Monday, March 14, 2022

Weald and Downland Museum, Sussex


Drying not dying

A building like this has a very special effect on me. It’s large, but in a way it’s insubstantial because there are no walls: just oak posts and a roof of tiles. It provides a lot of shelter from the rain – but for what, or whom? The answer takes us back to 1733, when it was built in Petersfield, Hampshire. It’s a shelter for stacking newly moulded bricks, so that the clay could dry and harden before the bricks were taken to the kiln for firing. Bricks in this raw state are known in the trade as ‘green bricks’, although their colour at that stage would be the hue of the clay of which they’re made. And the story of this building’s use takes us back to the 18th century, not just because of the date of this particular example, but also because by the 19th century, hand-made bricks were starting to die out, to be replaced by mechanically made bricks, which could be produced in vast numbers and at speed.
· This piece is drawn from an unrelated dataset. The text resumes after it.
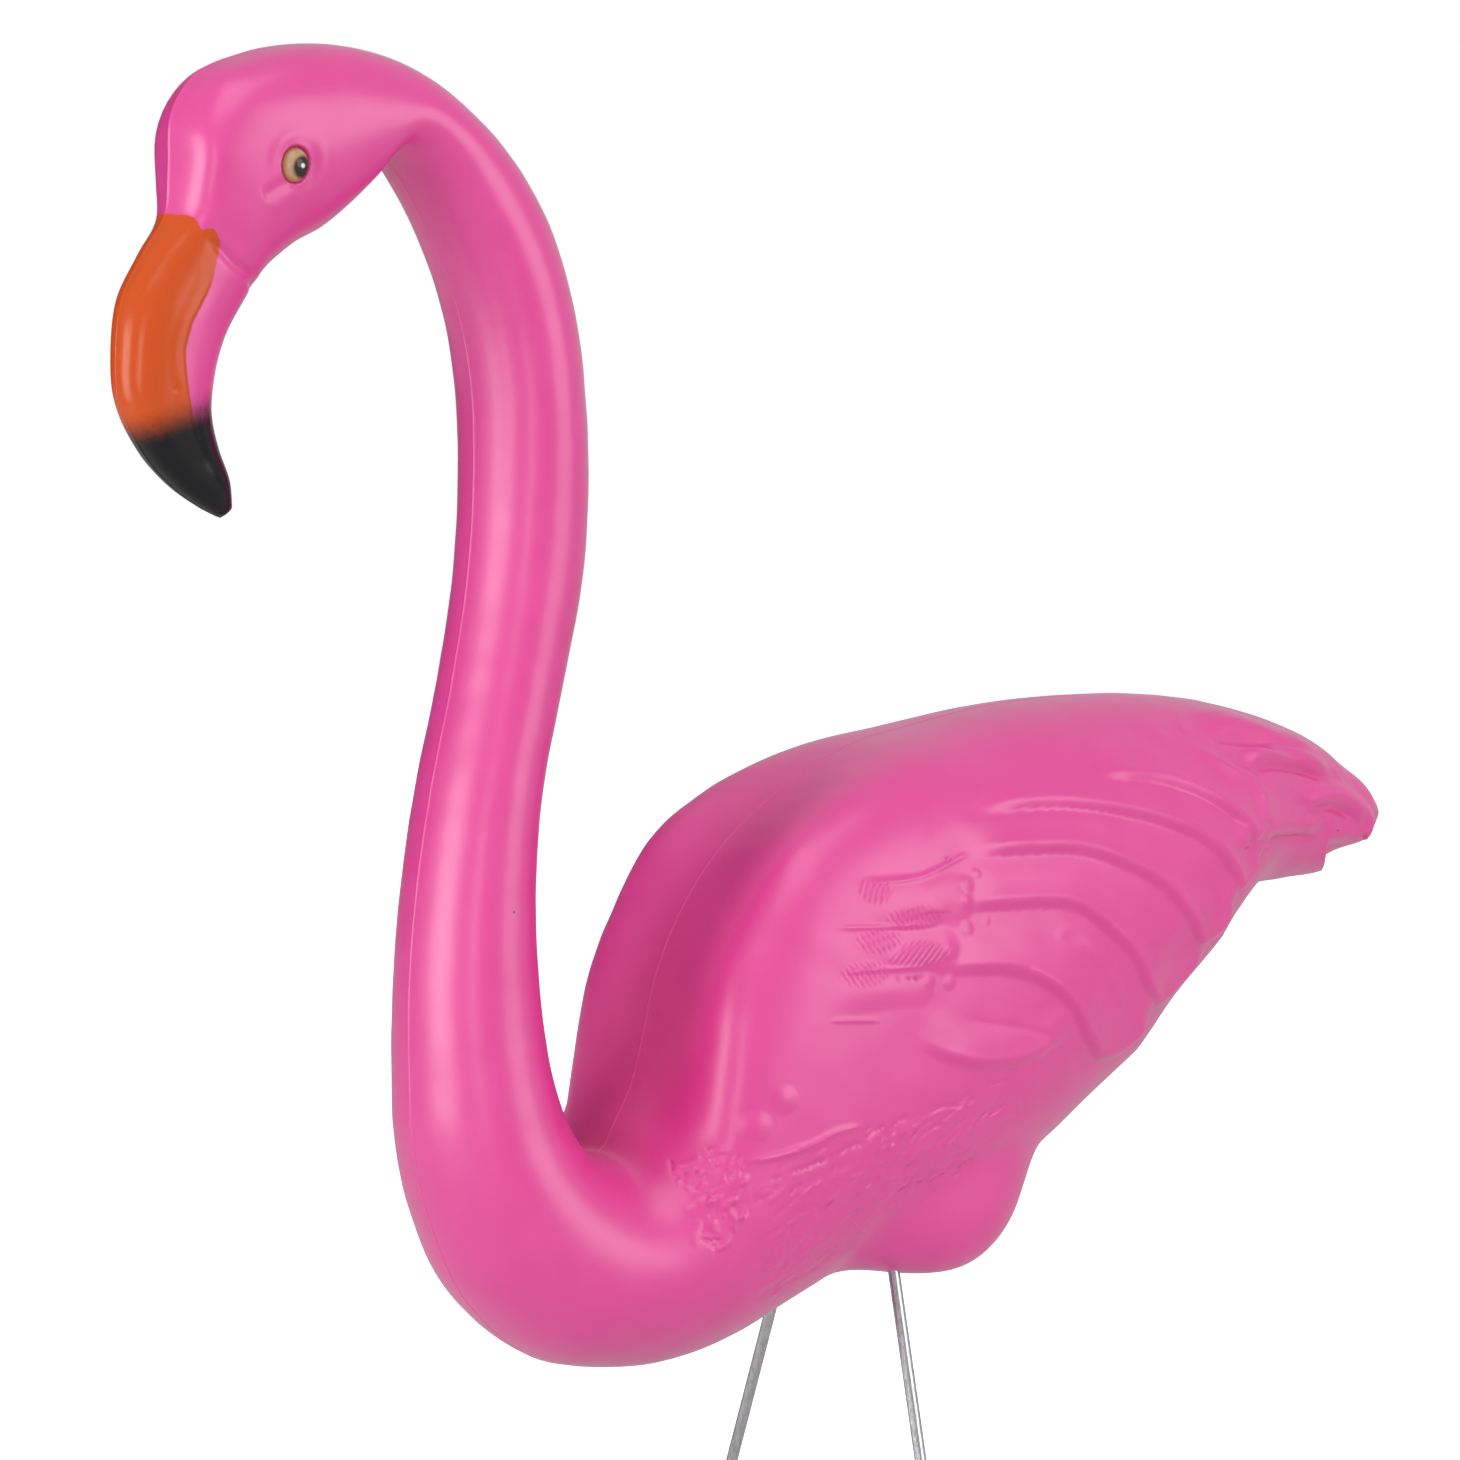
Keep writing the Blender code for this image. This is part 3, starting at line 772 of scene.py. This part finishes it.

This brick-drying shed at the Weald and Downland Museum was reconstructed on this site in 1988. Hand-made bricks did not completely die out in the 19th century. The one in Petersfield carried on until World War II, there still being demand for good quality hand-made bricks in contexts where the locality or building requires something with the look and texture of traditional local brickwork. Petersfield itself has many Georgian and later buildings that it would be sacrilege to repair or add to using hard-edged, standard-issue mass-produced bricks from somewhere outside the region; so the demand continues. But some traditional brickworks could not compete with the cheap prices of the big producers, while others closed during the war because the blackout demanded their open-topped kilns, burning through the night, showed no light. That was the case with the one at Petersfield.

About 80 feet long, the drying shelter is big enough for the brick-maker to set up his bench at one end, so he could shape the bricks, one by one, before an assistant (often a family member in the old days) could stack them nearby. Today, the museum uses the bulk of the space for an exhibition about brickwork, surely a good use for this modest but large-scale structure that stands among the other working buildings, from the carpenter’s ’shop to the pug mill, on the site at West Dean, which for my money is one of the best collections of vernacular buildings anywhere.